St. Ignatius calls this ‘let-go-and-let God’ attitude…indifference.
I like to call it holy indifference, because, quite honestly, I believe it’s a spiritual gift that flows from the Holy Spirit of God.
You see, holy indifference allows us to live our lives with only one goal in mind. That goal is to trust and hold onto Jesus, our Master and Savior, regardless of what life might bring us.
Paul, later in this letter to his friends in Philippi (see Philippians 4: 11-13) gives us a great definition of holy indifference, and we’ll be touching upon this subject again when our blog and podcasts get there. But for now, let me close by quoting this “win-win” attitude that enables Paul to make it through both the exhilarating highs and the devastating lows of his life:
I am not saying this because I am in need, for I have learned to be content whatever the circumstances. I know what it is to be in need, and I know what it is to have plenty. I have learned the secret of being content in any and every situation, whether well fed or hungry, whether living in plenty or in want. I can do all this through Him who gives me strength.
Today’s Prayer: Jesus, I find in Paul’s words to his friends in Philippi, a joyful hope, a holy indifference, that quite honestly, is off my charts. In what I might call a lose-lose situation, Paul seems to be able to boast about his dilemma as one great win-win, holding onto You for both his present reality and his long-term future. Holy Spirit, may that gift of holy indifference increase in me. For Your Name’s sake and for Your Glory. Amen.
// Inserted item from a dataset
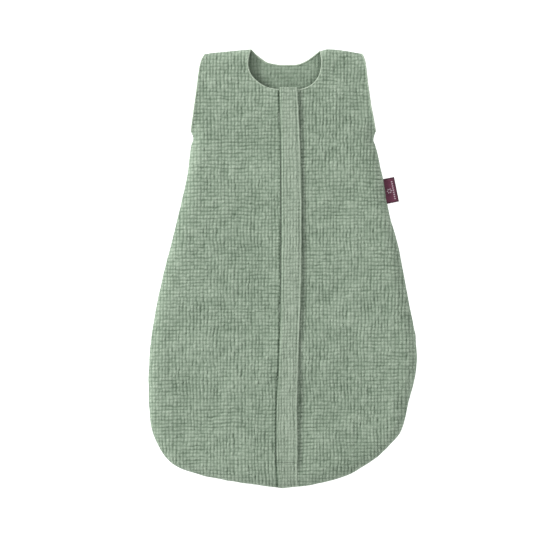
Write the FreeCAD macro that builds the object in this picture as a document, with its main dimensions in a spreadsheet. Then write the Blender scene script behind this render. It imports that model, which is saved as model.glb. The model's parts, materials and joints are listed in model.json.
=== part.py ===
"""Baby sleeping bag with a full-length front zip under a placket.

The bag lies on its back: X runs across it, Y from hem to neck, Z up from the
surface that it lies on. The origin is under the middle of the bag.
All sizes are millimetres.
"""
import FreeCAD, Part
import math
import os

import Sketcher

from FreeCAD import Placement, Rotation, Vector

SIZES = {
    # the cut of the bag
    "bag_length": 700.0,
    "bag_width": 428.0,
    "widest_up": 199.0,
    "shoulder_half": 124.0,
    "shoulder_drop": 7.0,
    "neck_half": 54.0,
    "front_neck_drop": 66.0,
    "back_neck_drop": 26.0,
    "underarm_half": 146.0,
    "underarm_drop": 132.0,
    # plies, seams and the loft of the front
    "back_ply": 1.2,
    "outer_ply": 1.0,
    "lining_ply": 0.8,
    "seam_ply": 1.0,
    "seam_reach": 6.0,
    "slope_reach": 15.0,
    "front_rise": 14.2,
    "binding_width": 5.0,
    "binding_ply": 0.6,
    # the fold line of each front flap and the clearance cut along it
    "fold_top_drop": 26.0,
    "fold_foot_half": 14.0,
    "fold_foot_up": 14.0,
    "fold_slot": 1.6,
    "end_slot": 1.0,
    # zip
    "zip_end_up": 44.0,
    "zip_top_drop": 2.0,
    "tape_reach": 10.0,
    "tape_ply": 0.8,
    "tape_tail": 18.0,
    "cloth_back_off": 4.0,
    "coil_gap_half": 0.7,
    "coil_width": 2.3,
    "coil_height": 2.1,
    "stop_length": 4.0,
    "end_stop_length": 5.0,
    "end_cover_half": 12.0,
    "end_cover_ply": 0.6,
    "end_cover_lap": 2.0,
    "slider_length": 10.0,
    "slider_half": 4.0,
    "slider_plate": 1.2,
    "slider_play": 0.3,
    "slider_under_play": 0.6,
    "slider_web_half": 0.3,
    "post_radius": 1.2,
    "post_play": 0.08,
    "post_height": 1.5,
    "pull_length": 20.0,
    "pull_half": 2.5,
    "pull_ply": 1.2,
    "pull_lift": 0.2,
    # placket strip
    "placket_left": 6.5,
    "placket_right": 27.0,
    "placket_ply": 0.8,
    "placket_play": 0.3,
    "placket_rise": 3.0,
    # labels
    "label_width": 21.5,
    "label_length": 40.0,
    "label_ply": 1.0,
    "label_top_drop": 207.0,
    "label_play": 0.4,
    "care_width": 22.0,
    "care_length": 38.0,
    "care_ply": 0.5,
    "care_inset": 12.0,
    "care_up": 250.0,
}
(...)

Today’s Questions to Ponder: What current situation in my life appears to be a lose-lose endeavor? How might the Holy Spirit give me the power to see this dilemma through the eyes of holy indifference, where my faith, hope, love, and trust is found only in Jesus alone? Finally, as that gift of holy indifference manifests in me, how might my viewpoint on life turn from lose-lose to win-win?
So, how are you experiencing Jesus as we ponder together on this journey into the Book of Philippians?